There remains only the question whether we may now so hold in the face of our former decision in this very case. It would be, indeed, somewhat late for this court to deny a right to change its mind which we have twice recognized and once exercised. Johnson v. Cadillac Co., 261 F. 878, 8 A. L. R. 1023; Cromwell v. Simons, 280 F. 663. In the second case it is true we declined to change our previous ruling, but that was only because the question involved seemed to have no general bearing. Besides, whatever may be said of earlier decisions, it is now well settled that the "law of the case" does not rigidly bind a court to its former decisions, but is only addressed to its good sense. Messenger v. Anderson, 225 U.S. 436, 32 S. Ct. 739, 56 L. Ed. 1152; Sou. Ry. v. Clift, 260 U.S. 316, 43 S. Ct. 126, 67 L. Ed. 283; Diaz v. Patterson, 263 U.S. 399, 402, 44 S. Ct. 151, 68 L. Ed. 356; Raydure v. Lindley (C. C. A. 6) 268 F. 338, 341; Pac. Amer. Fisheries v. Hoof (C. C. A. 9) 291 F. 306; Texas Co. v. Pensacola, etc., Co. (C. C. A. 5) 292 F. 61, 64. There can surely be no greater reason for changing our views than because the Supreme Court has directly ruled upon the precise point in the interim.

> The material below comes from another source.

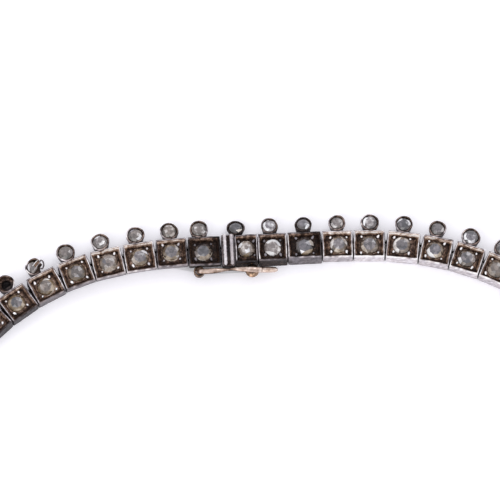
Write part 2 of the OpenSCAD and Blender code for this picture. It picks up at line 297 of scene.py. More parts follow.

We do not, therefore, find it necessary to go into the question how far the evidence presented below would have justified an injunction against the prosecution of the actions, had they all been in the federal court. It is true that "Action No. 4" is pending in the United States District Court for the Northern District of California, and that section 265 does not apply to it. The appellees might argue, though they have not, that we should enjoin its further prosecution. But we see no occasion for half measures, and we are not aware that a court of equity has jurisdiction merely to minimize, though it cannot stop, a multiplication of suits. The source of our jurisdiction rests upon our right to bring all the litigation into one forum, and it will not support the bill that we might have included the less important suit with the more, had we jurisdiction over both.

For these reasons, the decree must be reversed, and the cause remanded, with directions to dismiss the bill, with costs in all courts.